Desmarets: At a minimum, a good data modeling tool for NoSQL databases needs to generate DB vendor-specific forward-engineering scripts, and documentation of all the entities, attributes, constraints, and relationships. It also needs to be able to perform Reverse-Engineering in a native way and be able to model the polymorphic nature of JSON. The documentation is critical to facilitate the dialog between the different stakeholders involved in the development and maintenance of an application, most of whom don't like to look at code to understand structure: business analysts, designers, architects, DBAs, and developers. The forward-engineering scripts will help developers generate code compliant with the elaborated models, and according to the syntax of each vendor. All of this should be done in a way to contribute to proper data governance for the enterprise.
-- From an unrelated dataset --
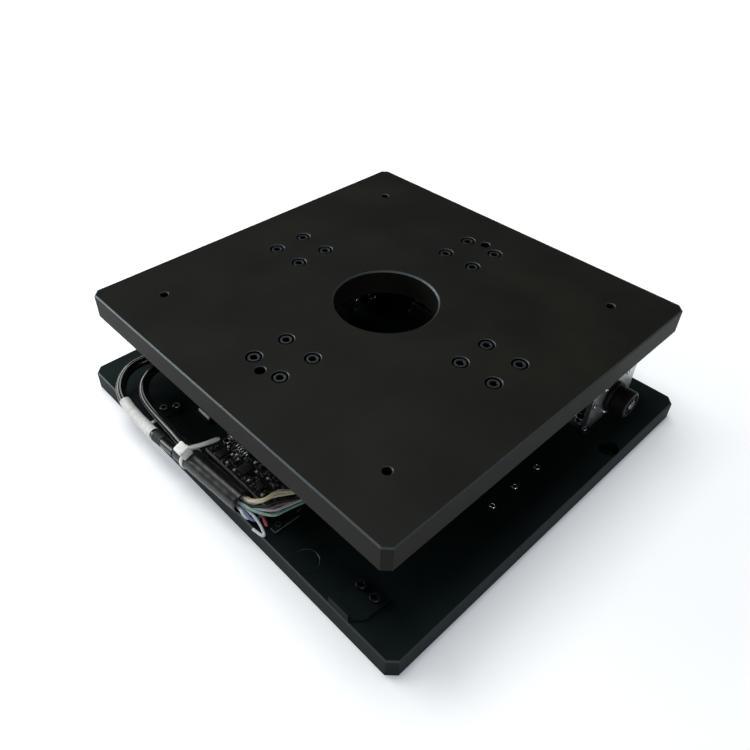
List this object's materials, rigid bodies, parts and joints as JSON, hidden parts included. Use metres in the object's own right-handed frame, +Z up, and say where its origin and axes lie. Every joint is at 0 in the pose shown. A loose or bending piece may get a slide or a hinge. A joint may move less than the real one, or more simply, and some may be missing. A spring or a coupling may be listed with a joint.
{
  "type": "uvw alignment stage",
  "caption": "Flat square alignment stage: a bored table on crossed-guide units with small motors, over a base with wiring along one edge.",
  "frame": {"origin": "centre of the base's light bore at the base's underside", "axes": "+Z up through both light bores; +X and +Y along the table's sides, the U motor's knob towards -Y and the wiring along the -X edge"},
  "size_m": [0.1716, 0.1778, 0.05],
  "materials": {
    "plate_black": "satin black anodised",
    "unit_black": "black anodised",
    "rail_steel": "ground steel",
    "block_steel": "ground steel",
    "rotor_steel": "ground steel",
    "motor_black": "black painted",
    "bracket_bright": "clear anodised",
    "nut_brass": "turned brass",
    "screw_steel": "rolled steel",
    "knob_black": "moulded, matt black",
    "tray_dark": "dark painted sheet",
    "board_green": "dark green solder mask",
    "clip_black": "dark painted sheet",
    "header_white": "moulded, off-white",
    "tie_white": "moulded nylon",
    "wire_colours": "coloured wire insulation",
    "sheath_black": "glossy shrink sleeve",
    "cable_black": "soft black jacket"
  },
  "bodies": {
    "base": {"base_plate": "plate_black", "board_tray": "tray_dark", "cable_inner": "cable_black", "cable_outer": "cable_black", "cable_sheath": "sheath_black", "cable_tie": "tie_white", "circuit_board": "board_green", "edge_clip": "clip_black", "follower_rail": "rail_steel", "u_bearing": "unit_black", "u_bracket": "bracket_bright", "u_motor": "motor_black", "u_rail_left": "rail_steel", "u_rail_right": "rail_steel", "v_bearing": "unit_black", "v_bracket": "bracket_bright", "v_motor": "motor_black", "v_rail_left": "rail_steel", "v_rail_right": "rail_steel", "w_bearing": "unit_black", "w_bracket": "bracket_bright", "w_motor": "motor_black", "w_rail_left": "rail_steel", "w_rail_right": "rail_steel", "wire_bundle": "wire_colours", "wire_header": "header_white"},
    "table": {"table_plate": "plate_black", "u_rotor": "rotor_steel", "v_rotor": "rotor_steel", "follower_rotor": "rotor_steel"},
    "u_carriage": {"u_saddle": "unit_black", "u_block_left": "block_steel", "u_block_right": "block_steel", "u_nut": "nut_brass", "u_cross_rail": "rail_steel"},
    "u_cross": {"u_cross_block": "unit_black"},
    "u_drive": {"u_screw": "screw_steel", "u_knob": "knob_black"},
    "v_carriage": {"v_saddle": "unit_black", "v_block_left": "block_steel", "v_block_right": "block_steel", "v_nut": "nut_brass", "v_cross_rail": "rail_steel"},
    "v_cross": {"v_cross_block": "unit_black"},
    "v_drive": {"v_screw": "screw_steel", "v_knob": "knob_black"},
    "w_carriage": {"w_saddle": "unit_black", "w_block_left": "block_steel", "w_block_right": "block_steel", "w_nut": "nut_brass", "w_cross_rail": "rail_steel"},
    "w_cross": {"w_cross_block": "unit_black", "w_rotor": "rotor_steel"},
    "w_drive": {"w_screw": "screw_steel", "w_knob": "knob_black"},
    "follower_carriage": {"follower_saddle": "unit_black", "follower_block": "block_steel", "follower_cross_rail": "rail_steel"},
    "follower_cross": {"follower_cross_block": "unit_black"}
  },
  "joints": [
    {"name": "x_travel", "type": "slide", "parent": "base", "child": "w_carriage", "axis": [1, 0, 0], "range_m": [-0.005, 0.005]},
    {"name": "y_travel", "type": "slide", "parent": "w_carriage", "child": "w_cross", "axis": [0, 1, 0], "range_m": [-0.005, 0.005]},
    {"name": "yaw", "type": "hinge", "parent": "w_cross", "child": "table", "pos_m": [0, 0, 0.0395], "axis": [0, 0, 1], "range_deg": [-4, 4]},
    {"name": "u_pivot", "type": "hinge", "parent": "table", "child": "u_cross", "pos_m": [0.05, 0, 0.0395], "axis": [0, 0, 1], "range_deg": [-4, 4]},
    {"name": "u_cross_slide", "type": "slide", "parent": "u_cross", "child": "u_carriage", "axis": [1, 0, 0], "range_m": [-0.005, 0.005]},
    {"name": "v_pivot", "type": "hinge", "parent": "table", "child": "v_cross", "pos_m": [-0.05, 0, 0.0395], "axis": [0, 0, 1], "range_deg": [-4, 4]},
    {"name": "v_cross_slide", "type": "slide", "parent": "v_cross", "child": "v_carriage", "axis": [1, 0, 0], "range_m": [-0.005, 0.005]},
    {"name": "follower_pivot", "type": "hinge", "parent": "table", "child": "follower_cross", "pos_m": [0, -0.05, 0.0395], "axis": [0, 0, 1], "range_deg": [-4, 4]},
    {"name": "follower_cross_slide", "type": "slide", "parent": "follower_cross", "child": "follower_carriage", "axis": [0, 1, 0], "range_m": [-0.005, 0.005]},
    {"name": "u_screw_turn", "type": "hinge", "parent": "base", "child": "u_drive", "pos_m": [0.053, 0, 0.018], "axis": [0, 1, 0], "range_deg": [-1800.01, 1800.01]},
    {"name": "v_screw_turn", "type": "hinge", "parent": "base", "child": "v_drive", "pos_m": [-0.047, 0, 0.018], "axis": [0, 1, 0], "range_deg": [-1800.01, 1800.01]},
    {"name": "w_screw_turn", "type": "hinge", "parent": "base", "child": "w_drive", "pos_m": [0, 0.053, 0.018], "axis": [1, 0, 0], "range_deg": [-1800.01, 1800.01]}
  ],
  "couplings": [
    {"joint": "u_pivot", "follows": "yaw", "ratio": -1},
    {"joint": "v_pivot", "follows": "yaw", "ratio": -1},
    {"joint": "follower_pivot", "follows": "yaw", "ratio": -1},
    {"joint": "u_cross_slide", "follows": "x_travel", "ratio": -1},
    {"joint": "v_cross_slide", "follows": "x_travel", "ratio": -1},
    {"joint": "follower_cross_slide", "follows": "y_travel", "ratio": -1},
    {"joint": "u_screw_turn", "follows": "y_travel", "rad_per_m": -6283.2},
    {"joint": "v_screw_turn", "follows": "y_travel", "rad_per_m": -6283.2},
    {"joint": "w_screw_turn", "follows": "x_travel", "rad_per_m": -6283.2}
  ]
}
InfoQ: What are some best practices of data modeling in NoSQL databases?
Desmarets: Particularly after years, even decades, of relational database design experience, it is quite hard to forget the habits of normalization. It is not only OK, it is even encouraged to denormalize and repeat data, if it helps performance "on read." Some of the options to consider are embedding (where embedding can be viewed as a join performed at time of storage), referencing, and two-way referencing. A data modeler should think in terms of queries instead of in terms of storage: what are all the pieces of information that will be necessary to serve an application screen in just one disk access without any joins?
That structure will dictate how to store the data. And if a piece of data needs to be propagated to other places where it is denormalized, then a background process can take care of it so the data will eventually be consistent across the database. By the way, the term "eventually" is often misinterpreted, and should be put in perspective: a few milliseconds, or even a few seconds, are probably more than acceptable for most applications. Think about the alternative: do you prefer to present an error 404 on a web page and risk missing an e-commerce sale or lose a customer forever, just because your database choked on a complex join operation, or be sure to present data, even if not 100% consistent? A data modeling tool will help you design more resilient NoSQL databases.
InfoQ: Are there any gotchas developers should remember when working on data modeling tasks?
Desmarets: The goal of a data modeling tool for NoSQL is not to counter, but rather to leverage the flexibility and power of JSON, its polymorphism and evolutive nature. Therefore a data modeler should not try to control developers, but rather should become a facilitator, running "what if' scenarios, and going through the various options to avoid rework down the road. The data modeling documentation should become a communication tool for better teamwork between the different stakeholders to achieve better fit to business needs, higher quality, and lower total cost of ownership of any NoSQL application.
About the Interviewee
Pascal Desmarets is the Founder and CEO of Hackolade. He leads the company and all efforts involving business strategy, product innovation, and customer relations, as it focuses on producing user-friendly, powerful visual tools to smooth the onboarding of NoSQL technology in corporate IT landscapes. Hackolade’s software combines the comfort and simplicity of graphic data modeling, with the power of NoSQL document databases, resulting in reduced development time, increased application quality, and lower execution risks. Prior to Hackolade, he founded and was the CEO of IntegrIT SA/NV, an IT strategy and consulting firm that provided information architecture, innovation solutions, and scalable systems integration for large organizations. Pascal was also the CIO for ARTISTdirect, Inc. a publicly-held startup that was one of the web’s original music destinations and early innovators in the digital music world and online commerce.